For laboratories that need help with method setup, Solarbio can also provide support for standard selection, solvent choice, preparation guidance, and chromatographic condition optimization. For complex samples, HPLC testing services are available to help obtain more accurate and reliable data.
Solarbio’s testing center has obtained ISO/IEC 17025 recognition, supporting stronger analytical data quality and quality assurance.
Conclusion
LOD and LOQ validation in HPLC should not be reduced to a simple signal-to-noise calculation. A sound validation process should include proper baseline selection, S/N evaluation, matrix-matched recovery, precision verification, and analytical standard quality control.
LOD shows whether an analyte can be detected. LOQ proves whether the analyte can be quantified with acceptable accuracy and precision. For real sample analysis, method detection capability is more important than ideal instrument sensitivity.
By using suitable matrices, stable standards, and a complete validation workflow, laboratories can avoid common LOD/LOQ mistakes and generate chromatographic data that is more accurate, reproducible, and easier to defend during review. For more chromatography validation insights and laboratory workflow updates, visit Solarbio’s technical articles, or contact Solarbio for product selection and testing support.
FAQ
Q1: Why should LOQ be verified with matrix-matched samples?

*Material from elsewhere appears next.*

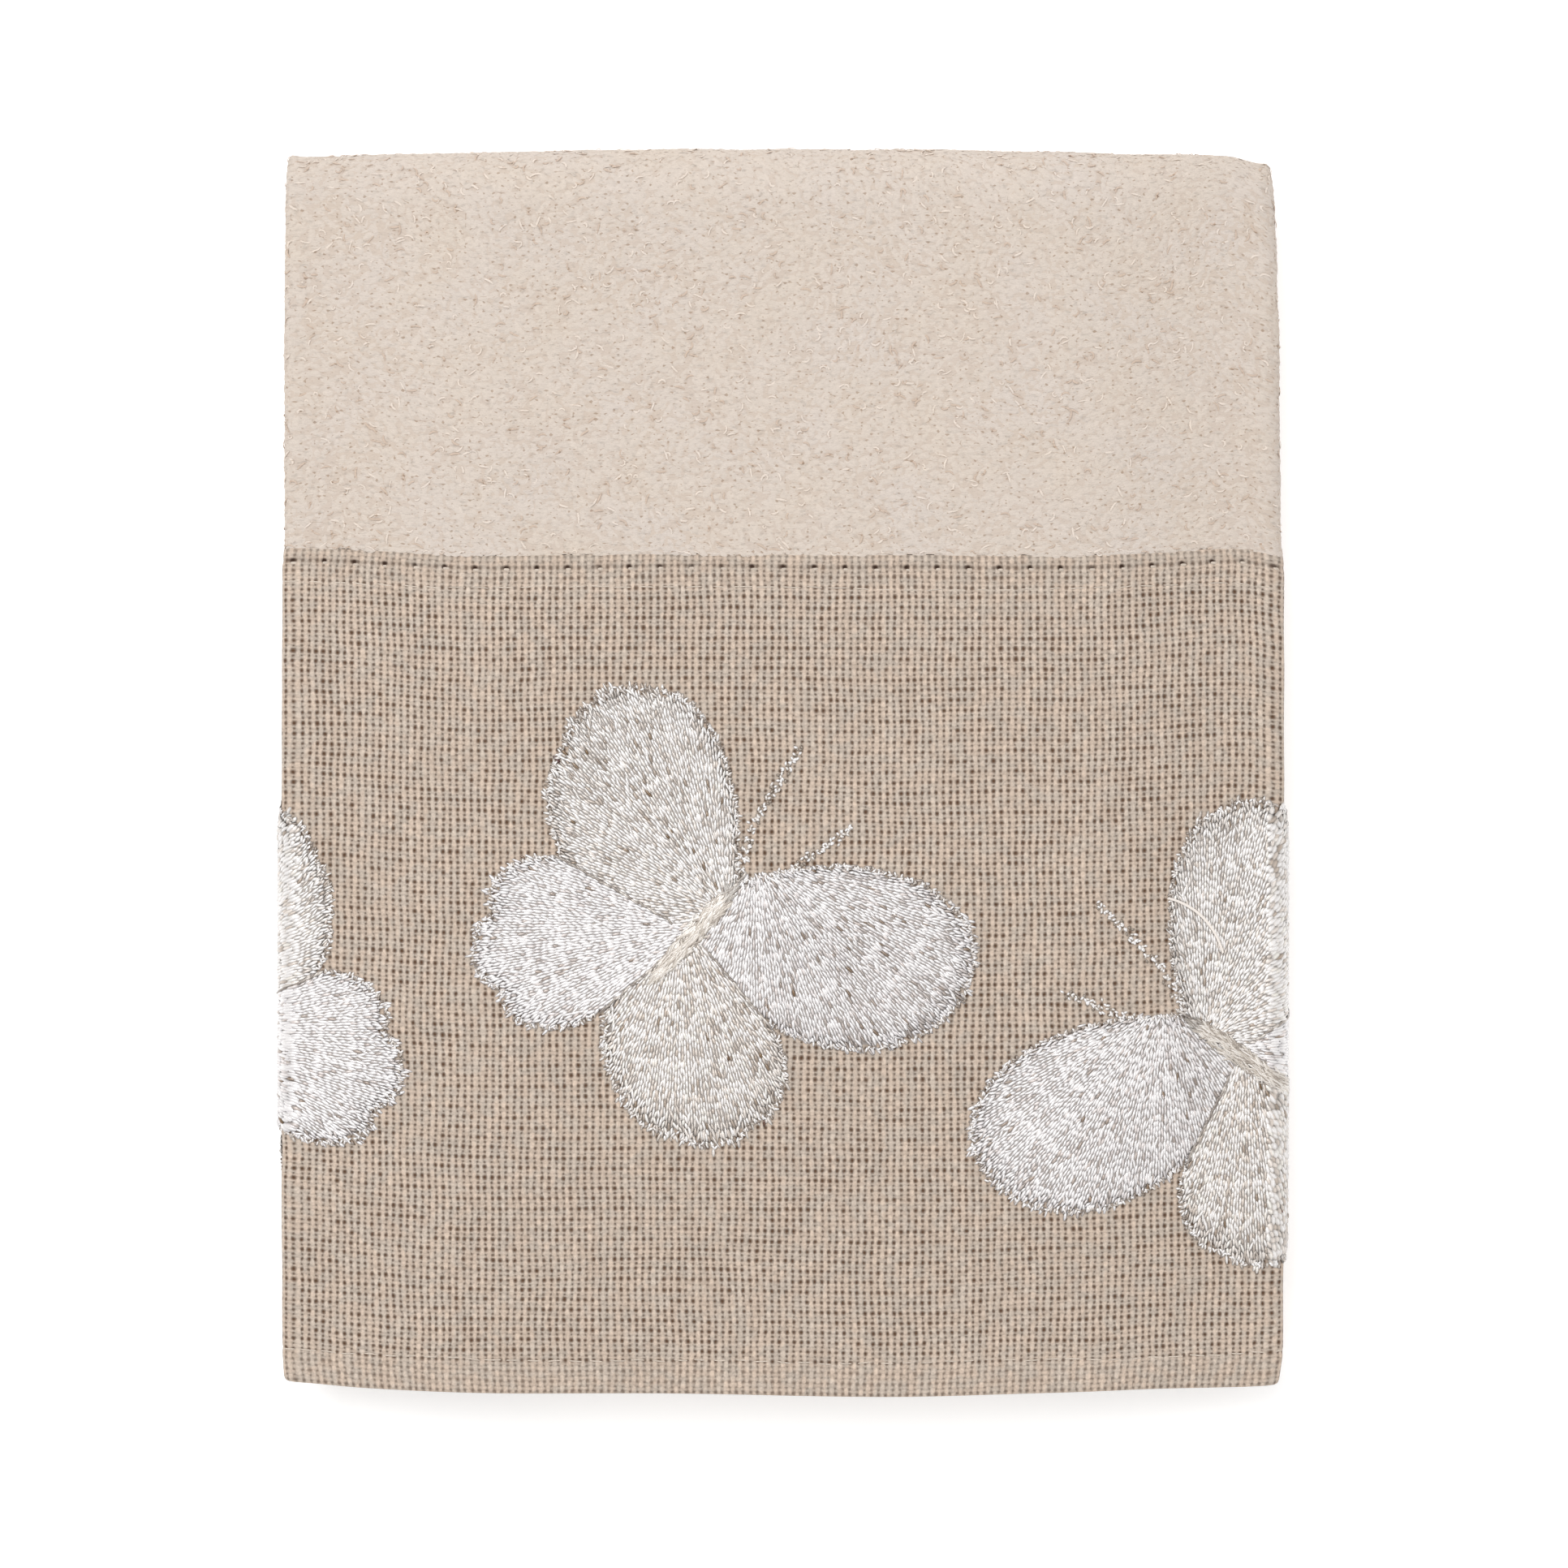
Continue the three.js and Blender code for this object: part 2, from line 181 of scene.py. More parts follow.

A1: Real sample matrices can affect extraction efficiency, peak shape, baseline noise, and detector response. Matrix-matched samples make LOQ validation closer to actual testing conditions.
Q2: What recovery range is commonly acceptable at the LOQ level?
A2: A practical recovery range is often 80%–120%, but the final criteria should be defined according to the analyte, matrix, method purpose, and regulatory requirements.
Q3: How many replicate measurements are recommended for LOQ precision?
A3: At least six replicate measurements at the LOQ level are commonly used to evaluate repeatability and calculate RSD.
Q4: What should I do if the RSD at LOQ is too high?
A4: The proposed LOQ concentration should be increased and verified again until the precision meets predefined acceptance criteria.